Clearly, the attack was terrifying. It was also a big mistake on the attackers part. We may be the least horrible empire in the history of the world, but we’re still an empire. And the mechanisms of state are sure about what response is required: complete annihilation of the enemy. This is what happens when an empire gets attacked: they unleash their entire fury. It will be to teach a lesson; to break the will of the weak; to demonstrate the effective use of power that few other countries have or can wield so easily.
So there are plenty of events I’d like to forget. I have no intention of remembering the men who hijacked the planes. I would like not to ruminate upon the hatred that caused it. Nor shall I sentimentalize the heroes who never felt like heroes, but felt like they were simply doing the right thing through natural, essential, profound acts of being human. I suspect it will not be the last terrible event I will see, and hope I have the fortune to survive whatever terror happens.
But we remember: the temple destroyed by the Babylonians. The Jews scattered across the empire. Their spiritual home obliterated. In response, some stayed in Babylon, learned of the culture, and almost forgot who they were. Others sat by the banks of the river and sang songs. Some idealized the past. Others gathered people to remember the past and to lay claim to a distant future. They remembered the temple but kept the prayers and sang the songs.
For Christians, we remember the cross, the slaughtering of an innocent victim. We remember our own participation in it. But it does not end there. For the only reason we remember that murder, is because of the resurrection that followed. He could have been collateral damage, excess population, another example of how might makes right, that we love our friends and hate the losers. But the report we tell is how he was seen again, without resentment, without judgement. If it had not been so, the terror that had marked us would have kept us invisible.
Some have said that today should be a mournful, melancholic day. I appreciate that. And so in the prayers we say the names. We sing the anthems of loss and victory. But today’s day is fundamentally a resurrection day. That while some idealize the past, others assimilate and forget, and still others hunt for enemies; it is enough to gather the people, tell the stories, and share the truth: that the world need not be this way.

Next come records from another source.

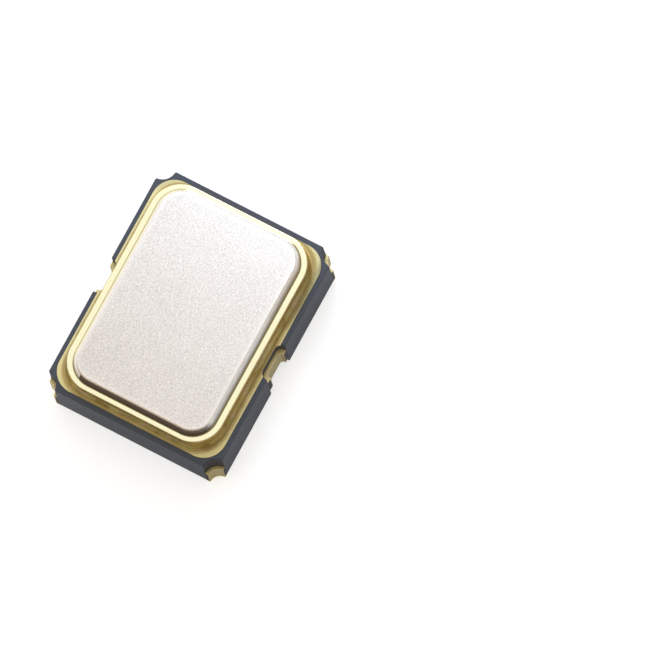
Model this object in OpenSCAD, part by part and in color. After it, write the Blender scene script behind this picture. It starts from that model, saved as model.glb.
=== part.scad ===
// Surface-mount crystal oscillator in a four-pad ceramic package.
// X runs along the package, Y across it and Z up from the solder pads to the lid.

/* [Package] */
// Length of the ceramic package along X
package_l = 3.2; // [2.9:0.05:4.2]
// Width of the ceramic package along Y
package_w = 2.5; // [2.3:0.05:3.4]
// Thickness of the floor layer of the ceramic
floor_layer = 0.18; // [0.12:0.01:0.3]
// Thickness of the layer that carries the bond fingers
finger_layer = 0.18; // [0.12:0.01:0.3]
// Thickness of the layer that carries the crystal
shelf_layer = 0.19; // [0.14:0.01:0.3]
// Thickness of the layer that carries the seal
rim_layer = 0.19; // [0.12:0.01:0.3]
// Thickness of every printed and plated conductor inside the package
print_t = 0.012; // [0.008:0.001:0.016]

/* [Castellations] */
// Radius of the plated corner castellations in the two lower layers
corner_r = 0.15; // [0.1:0.01:0.19]
// How much wider the bare corner castellations of the upper layers are
corner_step = 0.032; // [0.02:0.002:0.05]
// Length of the side castellation through the two middle layers
side_l = 0.36; // [0.24:0.01:0.44]
// Depth of the side castellation through the two middle layers
side_d = 0.072; // [0.05:0.002:0.1]
// Extra length of the side castellation in the top and bottom layers
side_l_step = 0.12; // [0.06:0.01:0.2]
// Extra depth of the side castellation in the top layer
top_d_step = 0.034; // [0.02:0.002:0.06]
// Extra depth of the side castellation in the bottom layer
bottom_d_step = 0.058; // [0.02:0.002:0.08]

/* [Solder pads] */
// Size of a solder pad along X
pad_l = 0.87; // [0.6:0.01:1.0]
// Size of a solder pad along Y
pad_w = 0.72; // [0.5:0.01:0.85]
// Thickness of a solder pad
pad_t = 0.02; // [0.012:0.001:0.03]
// Distance of a solder pad from the edges of the package
pad_inset = 0.08; // [0.05:0.01:0.12]
// Width of the plated collar round a corner castellation
collar_w = 0.06; // [0.04:0.01:0.1]
// Leg of the chamfer that marks pad 1
mark_chamfer = 0.35; // [0.15:0.01:0.42]

/* [Seal] */
// Bare ceramic beyond the metallized rim at the package ends
rim_inset_x = 0.07; // [0.04:0.005:0.09]
// Bare ceramic beyond the metallized rim at the package sides
rim_inset_y = 0.061; // [0.04:0.003:0.08]
// Thickness of the rim metallization
rim_t = 0.015; // [0.01:0.001:0.03]
// Corner radius of the rim metallization
rim_r = 0.3; // [0.25:0.01:0.45]
// Distance of the seal ring from the package ends
ring_inset_x = 0.127; // [0.115:0.001:0.15]
// Distance of the seal ring from the package sides
ring_inset_y = 0.163; // [0.14:0.001:0.19]
// Width of the seal ring's wall
ring_wall = 0.2; // [0.16:0.01:0.22]
// Height of the seal ring
ring_h = 0.29; // [0.15:0.01:0.4]
// Outer corner radius of the seal ring
ring_r = 0.4; // [0.33:0.01:0.5]
// Rounding of the seal ring's top edges
ring_edge = 0.012; // [0.006:0.001:0.03]
// Thickness of the braze under the seal ring
braze_t = 0.015; // [0.01:0.001:0.03]
// How far the braze fillet spreads out from the seal ring
braze_spread = 0.045; // [0.02:0.001:0.05]
// How far the braze fillet climbs the seal ring
braze_climb = 0.12; // [0.05:0.01:0.14]

/* [Lid] */
// Distance of the lid's foot from the ring's outer face at the package ends
lid_inset_x = 0.056; // [0.03:0.001:0.09]
// Distance of the lid's foot from the ring's outer face at the package sides
lid_inset_y = 0.075; // [0.04:0.001:0.1]
// Thickness of the lid
lid_t = 0.12; // [0.07:0.01:0.16]
// Height of the lid's upright rim, below the welded slope
lid_rim = 0.022; // [0.01:0.002:0.05]
// Width of the sloped, seam-welded edge of the lid
weld_w = 0.07; // [0.04:0.005:0.1]
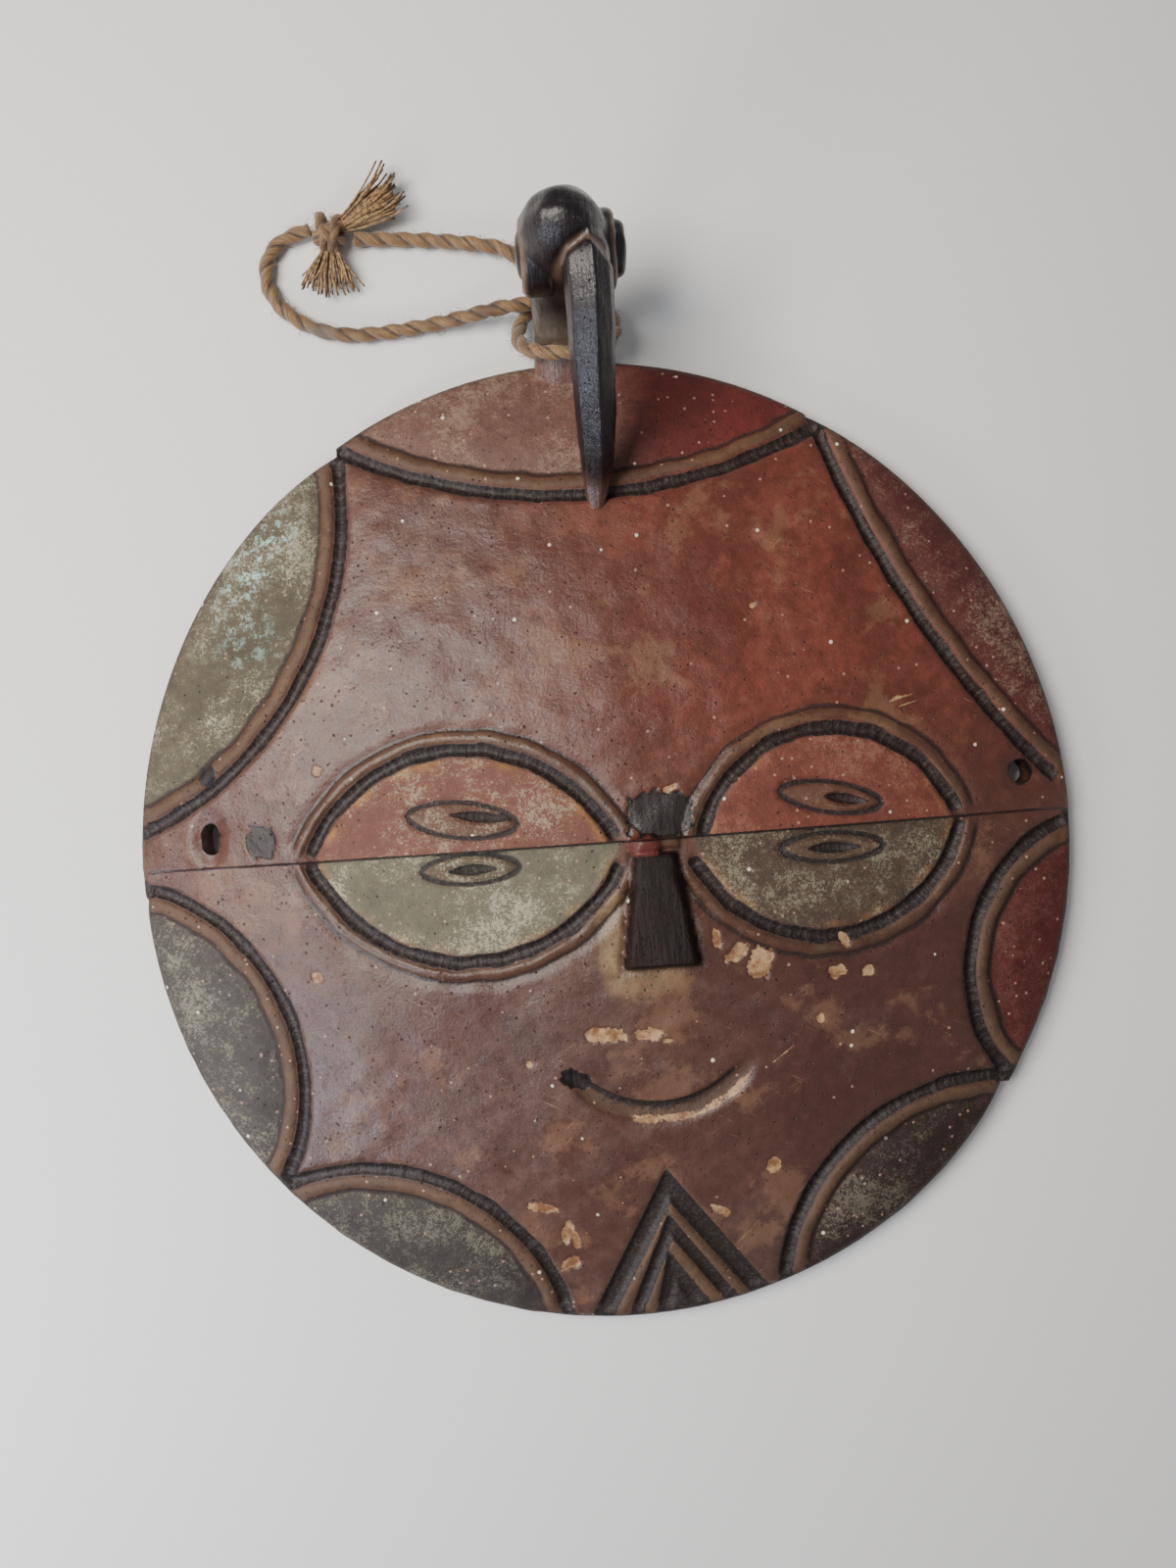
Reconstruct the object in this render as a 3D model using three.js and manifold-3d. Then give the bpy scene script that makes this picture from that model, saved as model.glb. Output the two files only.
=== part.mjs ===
// Carved wooden disc mask with a long-beaked bird's head over its top edge and a looped fibre cord
// round the bird's neck. It lies on its back: +Z out of the face, +Y to the bird. Millimetres.
import * as THREE from 'three';
import Module from 'manifold-3d';
import { mergeVertices } from 'three/addons/utils/BufferGeometryUtils.js';

const wasm = await Module();
wasm.setup();

// Disc: mean radius, slow waves of the edge, nicks in it, and the profile from edge to middle
const discRadius = 155.1;
const edgeWaves = [
  { turns: 1, size: 1.1, peak: -127 },
  { turns: 2, size: 2.2, peak: -86 },
  { turns: 3, size: 0.65, peak: -16 },
];
const edgeNicks = [
  { angle: 121, depth: 2.6, run: 7 },
  { angle: 324.5, depth: 2.4, run: -5 },
];
const edgeHeight = 9;
const edgeRounding = 2.4;
const crownRise = 22;
const wallAtMiddle = 14;
const backRimWidth = 17;
const aroundDisc = 60;

// The upper half of the face stands above the lower half along a line across the eyes
const midlineStep = 2.6;
const midlineFade = 70;
const leastStep = 0.5;

// Carved borders: a deep groove, a rounded ridge beside it and a soft groove past the ridge
const rimBorder = { grooveHalf: 2.2, depth: 2.3, crest: 5.0, soft: 8.6, softDepth: 1.1, out: 11.6 };
const eyeBorder = { grooveHalf: 1.9, depth: 2.1, crest: 4.6, soft: 7.4, softDepth: 0.7, out: 9.6 };
const borderStep = 13;
const crestDrop = 0.4;

// Places and lengths on the face are shares of the disc's radius, here and below.
// Each border is an arc: its middle, its radius and the angles where it starts and ends.
const rimArcs = [
  { x: 0.0116, y: 1.7124, radius: 1, from: 238.5, to: 301 },
  { x: 2.1741, y: 1.2914, radius: 1.7331, from: 194, to: 225 },
  { x: 1.0613, y: -0.3417, radius: 0.3275, from: 104, to: 221 },
  { x: 0.7453, y: -0.989, radius: 0.4365, from: 81, to: 176 },
  { x: -0.5609, y: -1.0664, radius: 0.4159, from: 113, to: 8 },
  { x: -1.0883, y: -0.4468, radius: 0.4249, from: 77, to: -34 },
  { x: -1.1876, y: 0.7305, radius: 0.6828, from: 11, to: -73 },
];
const eyeArcs = [
  { x: -0.2985, y: -0.1393, radius: 0.3443, from: 153, to: 26 },
  { x: -0.2837, y: 0.1277, radius: 0.3533, from: 203, to: 329 },
  { x: 0.4558, y: -0.0812, radius: 0.2798, from: 162, to: 20 },
  { x: 0.4449, y: 0.0761, radius: 0.3005, from: 205, to: 342 },
];

// Four small closed eyes, two in each large one: an almond outline with a slit in it
const smallEyes = [
  { x: -0.2888, y: 0.0632, long: 0.1141, high: 0.0361, tilt: -8, slitX: -0.2515, slitY: 0.0671, slit: 0.0632 },
  { x: -0.2805, y: -0.0374, long: 0.1019, high: 0.0303, tilt: 0, slitX: -0.276, slitY: -0.0387, slit: 0.0516 },
  { x: 0.4578, y: 0.0567, long: 0.1083, high: 0.0309, tilt: -11, slitX: 0.4861, slitY: 0.0516, slit: 0.0464 },
  { x: 0.4565, y: -0.0451, long: 0.1096, high: 0.0297, tilt: -2, slitX: 0.4591, slitY: -0.0464, slit: 0.0554 },
];
const almondLine = { half: 1.2, depth: 0.9 };
const slitHalf = 2.2;
const slitDepth = 2.2;

// Nose wedge, the bump above it, the mouth and the three chevrons of the chin
const nose = { top: -0.0355, foot: -0.2579, topLeft: 0.0503, topRight: 0.1386, footLeft: 0.0155, footRight: 0.1689 };
const noseRise = { top: 2.4, foot: 6.2, bevel: 2.6, frontSlope: 2.4 };
const noseBump = { x: 0.0761, y: -0.0129, radius: 4.6, rise: 3.4 };
const mouth = { x: 0.0729, y: -0.3224, radius: 0.2392, from: 217, to: 326, half: 2.1, depth: 2.2 };
const chinApex = 0.0748;
const chevrons = [
  { apex: -0.7286, leftFoot: -0.087, rightFoot: 0.2676, half: 3.3, depth: 2.2 },
  { apex: -0.8156, leftFoot: -0.0232, rightFoot: 0.2102, half: 2.3, depth: 1.9 },
  { apex: -0.8994, leftFoot: 0.0322, rightFoot: 0.158, half: 2.5, depth: 1.8 },
];
const chevronFeet = { left: -1.045, right: -1.0125 };

// Tie holes at the two ends of the midline: an upright slot and a round hole
const tieSlot = { x: -0.824, y: 0.0587, width: 6.2, height: 10.2 };
const tieHole = { x: 0.8736, y: 0.0799, width: 8, height: 8 };
const holeSides = 16;

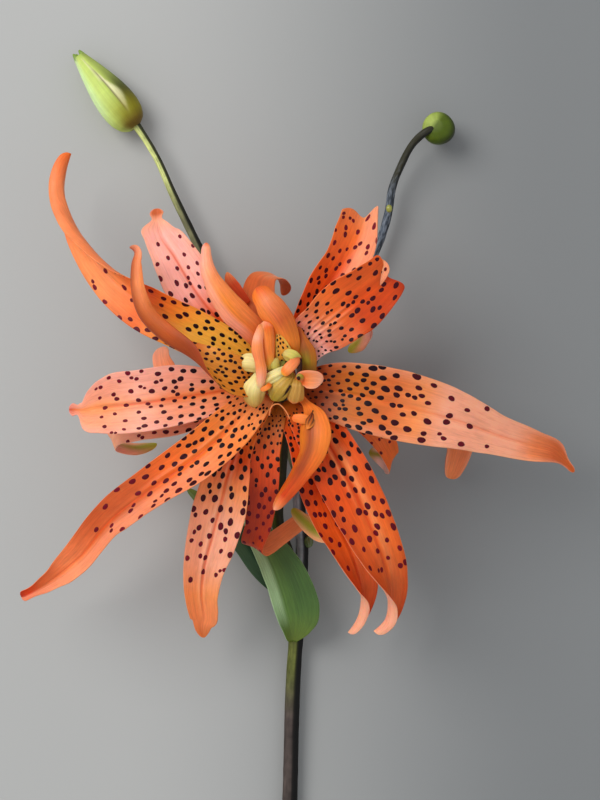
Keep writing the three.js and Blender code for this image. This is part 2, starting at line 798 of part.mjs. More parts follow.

Although the towers have fallen, our temple dashed to ruins, in voice we say that the God of peace has not been defeated. The prophets have said He still lives. Through the earthquakes and hurricanes, through the destruction of the temple, and even through the murder of the innocent victim, our memory has been transformed. We no longer ruminate upon our victimhood, nor await the time for us to get even. Instead, the power of that memory is used for us to build monuments to our loving God, one that has lifted us above the destructive rage that would suddenly engulf us.
The God of peace beckons us to hear this: may we not be so enslaved by the violence done to us; may we be liberated to find the grace within our own redemption; may the forgiveness we know soothe the sorrow in our soul.
We remember this first, that the God of peace was raised from the ashes of Golgotha, and out of the terror and violence of empire, a hope remains, a grand hope, who declares the Kingdom of peace will come. Though our hearts were once hard and prepared for battle, let us now gather the people, and about the God of peace, who victoriously overcame the power of death at the hands of the violent, let us say: He. Still. Lives.